Andy Reid
- Reid in 1977

No. 33
- Position: Running back

Personal information
- Born: February 26, 1954 (age 72) Hamilton, Ohio, U.S.
- Listed height: 6 ft 0 in (1.83 m)
- Listed weight: 194 lb (88 kg)

Career information
- High school: Taft (Hamilton)
- College: Georgia
- NFL draft: 1976: 13th round, 349th overall pick

Career history
- Seattle Seahawks (1976)*; Buffalo Bills (1976);
- * Offseason or practice squad member only

Career NFL statistics
- Games played: 1
- Starts: 0
- Stats at Pro Football Reference

= Andy Reid (running back) =

American football player (born 1954)

Andrew Barton Reid (born February 26, 1954) is an American former professional football player who was a running back for one game with the Buffalo Bills of the National Football League (NFL). He played college football for the Georgia Bulldogs, rushing 160 times for 837 yards and five touchdowns.

==Biography==

Andy Reid was born February 26, 1954, in Hamilton, Ohio. He attended Robert A. Taft High School in that city. Reid played baseball and football in high school, starring as a halfback for the Tigers.
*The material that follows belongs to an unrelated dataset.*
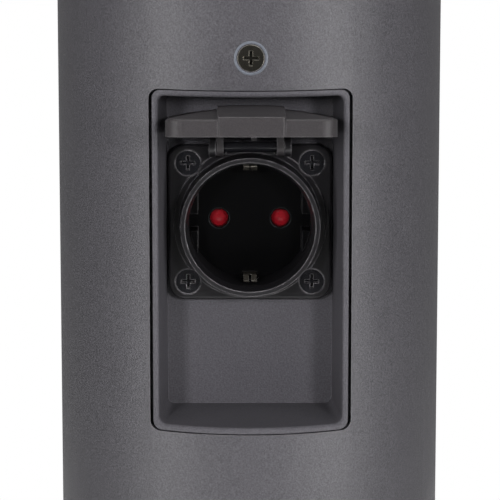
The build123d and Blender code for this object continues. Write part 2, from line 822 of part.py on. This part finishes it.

The son of former University of Georgia and Green Bay Packers player Floyd "Breezy" Reid, Andy followed in his father's footsteps as a Georgia Bulldog. There he was a three year letterman and regular in the lineup during his junior and senior seasons. During his senior year he gained 468 yards on 83 carries — an impressive average of 5.6 yards per carry — and scored three touchdowns.

During his three years running the ball for the Bulldogs, Reid gained a total of 837 yards on 160 carries. He appeared with his team in three consecutive post-season bowl games — the Cotton Bowl, Tangerine Bowl, and Peach Bowl, respectively.